Canada’s federal Health Minister is said to have demonstrated a ‘disturbing degree of incoherence in her recent approach to regulating tobacco and marijuana’.
Imperial Tobacco Canada yesterday called on the minister, Jane Philpott, to use the opportunity presented by World No Tobacco Day, to explain her approach.
In a press note issued through PRNewswire, the company said that the minister had proposed ‘plain and standardized packaging’ for tobacco products, despite cigarette packages already having a 75 percent health warning and being hidden from public view at point of sale.
At the same time, she had said that all that was required for marijuana was a restriction on packaging or labelling to ensure that product packaging was not appealing to young persons.
“Public explanation is needed as both marijuana and tobacco are substances with known health risks,” said Eric Gagnon, Imperial’s head of corporate and external affairs. “This suggests that marijuana and tobacco should face a similar regulatory framework, but the minister appears to be headed in the opposite direction, giving far more leniency to the marijuana industry.”
The press note said that the youth usage rate for marijuana was higher than that for tobacco. And the minister had acknowledged that Canadian youth had the highest rate of marijuana use in the world at a time when tobacco use and youth smoking were at an all-time low.
“There is clear policy incoherence, which is even more apparent considering the minister claims the goal with both marijuana and tobacco legislation is to protect youth,” said Gagnon. “How can two legislative frameworks, for products that both carry known health risks, have the same stated goal yet vastly different approaches?”

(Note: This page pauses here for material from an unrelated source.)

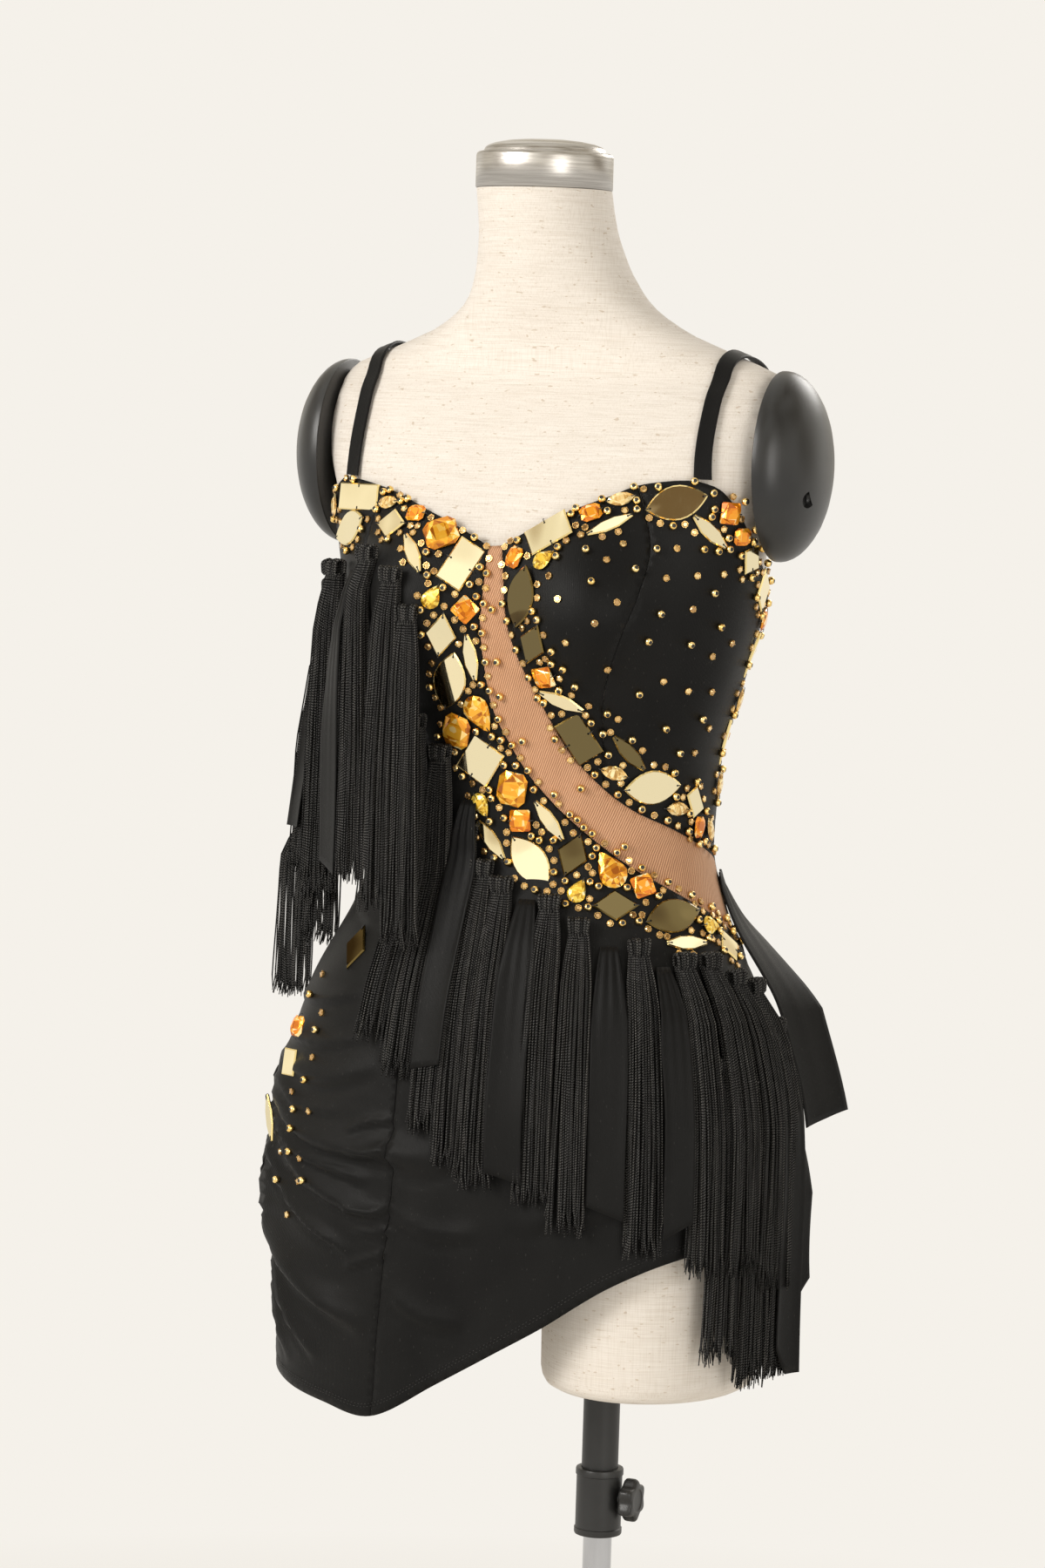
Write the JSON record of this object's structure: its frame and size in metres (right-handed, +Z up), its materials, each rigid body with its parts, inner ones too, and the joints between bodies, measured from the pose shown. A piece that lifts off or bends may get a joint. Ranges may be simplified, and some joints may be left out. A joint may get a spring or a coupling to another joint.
{
  "type": "fringed dance dress on a limbless dress form",
  "caption": "Asymmetric fringed salsa dance dress with stone bands and a mesh inset, worn on a limbless torso form that turns on a telescopic stand.",
  "frame": {"origin": "a point on the floor straight below the middle of the form's waist section, on the underside of the base disc", "axes": "+Z up; -Y is the wearer's front; +X is the wearer's left"},
  "size_m": [0.4618, 0.4, 1.5648],
  "materials": {
    "black_knit": "matte stretch knit",
    "nude_mesh": "matte ribbed mesh",
    "rayon_fringe": "soft sheen chainette",
    "linen": "slubbed natural linen",
    "satin_black": "satin black",
    "steel": "turned and brushed",
    "chrome": "polished"
  },
  "bodies": {
    "stand": {"base": "satin_black", "post": "chrome"},
    "mast": {"mast_tube": "satin_black", "clamp_collar": "satin_black"},
    "knob": {"clamp_knob": "satin_black"},
    "form": {"torso": "linen", "neck_cap": "steel", "arm_disc_left": "satin_black", "arm_disc_right": "satin_black", "left_cup_front": "black_knit", "left_cup_side": "black_knit", "mesh_inset": "nude_mesh", "front_main": "black_knit", "right_side_front": "black_knit", "back": "black_knit", "strap_left": "black_knit", "strap_right": "black_knit", "bust_tassel_1": "rayon_fringe", "bust_tassel_2": "rayon_fringe", "bust_tassel_3": "rayon_fringe", "bust_tassel_4": "rayon_fringe", "bust_tassel_5": "rayon_fringe", "waist_tassel_1": "rayon_fringe", "waist_tassel_2": "rayon_fringe", "waist_tassel_3": "rayon_fringe", "waist_tassel_4": "rayon_fringe", "waist_tassel_5": "rayon_fringe", "hip_tassel_1": "rayon_fringe", "hip_tassel_2": "rayon_fringe", "hip_tassel_3": "rayon_fringe", "hip_tassel_4": "rayon_fringe", "hip_tassel_5": "rayon_fringe", "hip_tassel_6": "rayon_fringe", "hip_tassel_7": "rayon_fringe", "hip_tassel_8": "rayon_fringe", "low_tassel_1": "rayon_fringe", "low_tassel_2": "rayon_fringe", "low_tassel_3": "rayon_fringe", "back_tassel_1": "rayon_fringe", "back_tassel_2": "rayon_fringe", "back_tassel_3": "rayon_fringe", "back_tassel_4": "rayon_fringe", "back_tassel_5": "rayon_fringe", "back_tassel_6": "rayon_fringe", "back_tassel_7": "rayon_fringe", "back_tassel_8": "rayon_fringe", "bust_strip_1": "black_knit", "bust_strip_2": "black_knit", "waist_strip_1": "black_knit", "hip_strip_1": "black_knit", "hip_strip_2": "black_knit", "hip_strip_3": "black_knit", "side_strip_1": "black_knit", "side_strip_2": "black_knit", "side_strip_3": "black_knit", "back_strip_1": "black_knit", "back_strip_2": "black_knit", "back_strip_3": "black_knit"}
  },
  "joints": [
    {"name": "height_slide", "type": "slide", "parent": "stand", "child": "mast", "axis": [0, 0, 1], "range_m": [-0.15, 0.17]},
    {"name": "form_swivel", "type": "hinge", "parent": "mast", "child": "form", "pos_m": [0.063, -0.023, 0.96], "axis": [0, 0, 1], "continuous": true},
    {"name": "knob_turn", "type": "hinge", "parent": "mast", "child": "knob", "pos_m": [0.094, -0.023, 0.61], "axis": [1, 0, 0], "continuous": true}
  ]
}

Imperial said that the federal government had gone to great lengths to claim its goal was to eliminate the black market for marijuana and had suggested that taxes on marijuana would be kept low to allow competition with the illegal market. Yet, governments across Canada had and continued to tax cigarettes to an extent that had contributed to the creation of an illegal trade that now accounted for more than 20 percent of the tobacco market.

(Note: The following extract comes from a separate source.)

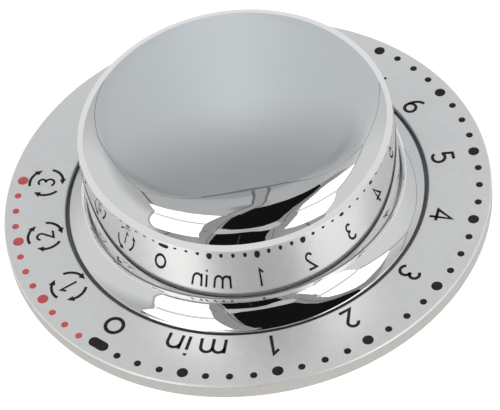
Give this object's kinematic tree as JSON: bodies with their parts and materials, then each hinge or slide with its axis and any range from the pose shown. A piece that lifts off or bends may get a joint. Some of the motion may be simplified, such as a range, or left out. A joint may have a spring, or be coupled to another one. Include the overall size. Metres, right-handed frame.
{
  "type": "rotary control dial",
  "caption": "Round chromed finger grip on a flat satin scale ring; the whole dial turns on a flat-backed rotary control.",
  "frame": {"origin": "centre of the housing's flat back, where the axis of turning meets the panel", "axes": "+Z out of the panel along the axis of turning; -Y towards the scale's 0 mark at rest"},
  "size_m": [0.0738, 0.0738, 0.0227],
  "materials": {
    "chrome": "mirror chrome plating",
    "satin_silver": "satin silver face with a printed scale",
    "black_plastic": "fine matt moulding",
    "grey_plastic": "fine moulding in dark grey",
    "black_foam": "adhesive foam",
    "zinc_steel": "zinc plated",
    "spring_steel": "bright rolled",
    "brass": "turned",
    "contact_metal": "gold flashed",
    "black_rubber": "matt",
    "white_plastic": "natural moulding",
    "tinned_steel": "tinned sheet",
    "board_brown": "paper laminate",
    "board_green": "solder-masked laminate"
  },
  "bodies": {
    "base": {"base_housing": "black_plastic", "base_plate": "black_plastic", "base_plate_screws": "zinc_steel", "threaded_inserts": "brass", "panel_gasket": "black_rubber", "glide_ring": "white_plastic", "control_case": "tinned_steel", "end_stop": "black_plastic", "detent_spring": "spring_steel", "track_wafer": "board_brown", "track_terminals": "tinned_steel", "threaded_bush": "zinc_steel", "shaft_o_ring": "black_rubber", "lock_washer": "zinc_steel", "hex_nut": "zinc_steel", "circuit_board": "board_green", "ribbon_connector": "white_plastic", "connector_contacts": "contact_metal"},
    "shaft": {"control_shaft": "brass", "retaining_ring": "spring_steel", "wiper_rotor": "black_plastic", "wiper_contact": "contact_metal"},
    "knob": {"knob_cap": "chrome", "knob_carrier": "grey_plastic", "dial_ring": "satin_silver", "dial_adhesive_ring": "black_foam", "cap_screws": "zinc_steel", "hub_spring_clip": "spring_steel"}
  },
  "joints": [
    {"name": "dial_turn", "type": "hinge", "parent": "base", "child": "shaft", "pos_m": [0, 0, 0], "axis": [0, 0, 1], "range_deg": [-180, 62.7]},
    {"name": "knob_pull", "type": "slide", "parent": "shaft", "child": "knob", "axis": [0, 0, 1], "range_m": [0, 0.02]}
  ]
}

“If the Minister truly believes her policy approach to marijuana is effective, then surely it can be applied to tobacco,” said Gagnon. “Instead, parliament is about to have the spectacle of the minister arguing on one day that branding on tobacco packaging lures youth to smoking and should be banned, while on the next day suggesting that branding should be allowed for marijuana to help compete against black market [products].”
Imperial said that today, World No Tobacco Day, provided an opportunity for the minister to demonstrate that she was serious about the health of Canadians.
But focusing on excessive and ineffective measures that made it easier for illegal traffickers to counterfeit licit tobacco products was not the way to demonstrate that commitment.
The minister and her department officials needed to acknowledge the importance of alternative products – such as heated tobacco or vaping products – by prioritizing the introduction of clear regulations on these products, and making them known and available to adult consumers, as soon as possible.